His name is Luis Andre de Pina Cabral e Villas-Boas. That's simply Andre Villas-Boas to you and me. Or AVB if you're simply lazy.
Whatever you want to call him, you can't deny the Portuguese is having a renaissance season with Tottenham after flaming out with Chelsea last year.
AVB has guided Spurs to fourth in the English Premier League with 40 points, just two points behind his former club Chelsea.
But perhaps what's most important is the fact he has his squad looking down on fiercest and most hated rivals Arsenal.
But how has a manager—who lasted just nine months into his Chelsea career—turned his fortunes around so quickly?
Here are three reasons why Andre Villas-Boas is loving life at the club that features a rooster on its crest.
When Andre Villas-Boas was with Chelsea for those few months, he reported to Roman Abramovich, a man with a seriously unbalanced riches-to-reason ratio.

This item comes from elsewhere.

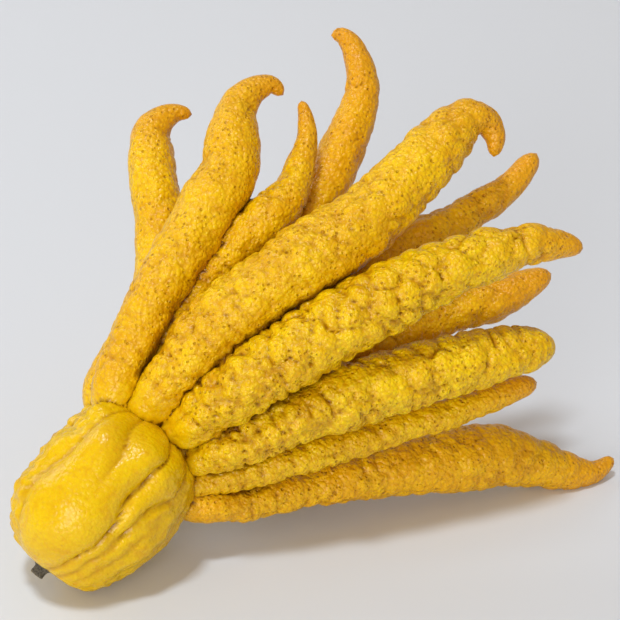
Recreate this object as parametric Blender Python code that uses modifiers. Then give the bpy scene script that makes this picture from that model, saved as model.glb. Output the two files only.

It's common knowledge that Chelsea Football Club is Roman's toy. He can do anything he wants. So if something isn't exactly right, such as AVB's 19 wins, 10 losses and 11 draws at the controls, the Russian billionaire can (and did) act swiftly and harshly.
It seems Abramovich expects to win every single game and every piece of silverware. That comes with being able to throw money around like he does on footballing talent. But he reacts to undesirable results a little bit too quickly. His knee-jerk reactions have created a feeling of instability that makes the Chelsea job a little dangerous to take.
AVB was under the microscope during his time with the Blues. He was like a tiny ant being burned slowly by a human with a magnifying glass. Eventually he ended up as Abramovich's eighth sacked manager since 2003.
Tottenham have high expectations, too, but nothing like Chelsea's.
The future looked a little bleak for AVB's squad when Luka Modric, the club's best player, finally left for Real Madrid. Rafael van der Vaart also left, but for Hamburg.
But this season has evolved into something resembling last year's success, thanks in large part to Villas-Boas' 2012 summer signings.
Mousa Dembele and Clint Dempsey came over from Fulham and have fit in right away. Dempsey has bailed Tottenham out on several occasions, the most notable of which was his team's 3-2 victory over Manchester United at Old Trafford.
Goalkeeper Hugo Lloris joined from Lyon and Jan Vertonghen—arguably the most important signing—came from Ajax to bolster the defence. Emmanuel Adebayor has provided another threat in front of goal.
The thing that truly needs to be said, however, is the fact that most of his buys were the correct ones. They have, for the most part, helped Tottenham compete. The same could not be said for his purchases while at Chelsea.
Players and managers both need a year to find their feet in the Premier League.
AVB had his year. And he's learned his lessons.
For one thing, 35 is a remarkably young age for a manager. It could simply be his youth that was his undoing at Chelsea. We all heard whispers of near-mutinies during his time there, and why not? Legends like John Terry and Frank Lampard ruled the dressing rooms, while larger-than-life egos such as Didier Drogba's filled Stamford Bridge.
Why should they have to follow the direction of a 35-year-old man?
At Tottenham, there are no egos quite like the ones found at Chelsea. And that means less pushing back towards AVB. That means that more players are buying in to what the Portuguese is selling.
He's having a successful season because there isn't anyone likely to usurp his authority. And that's a good thing for Luis Andre de Pina Cabral e Villas-Boas. Because of that, the man with the long name will probably manage Tottenham for longer than nine months.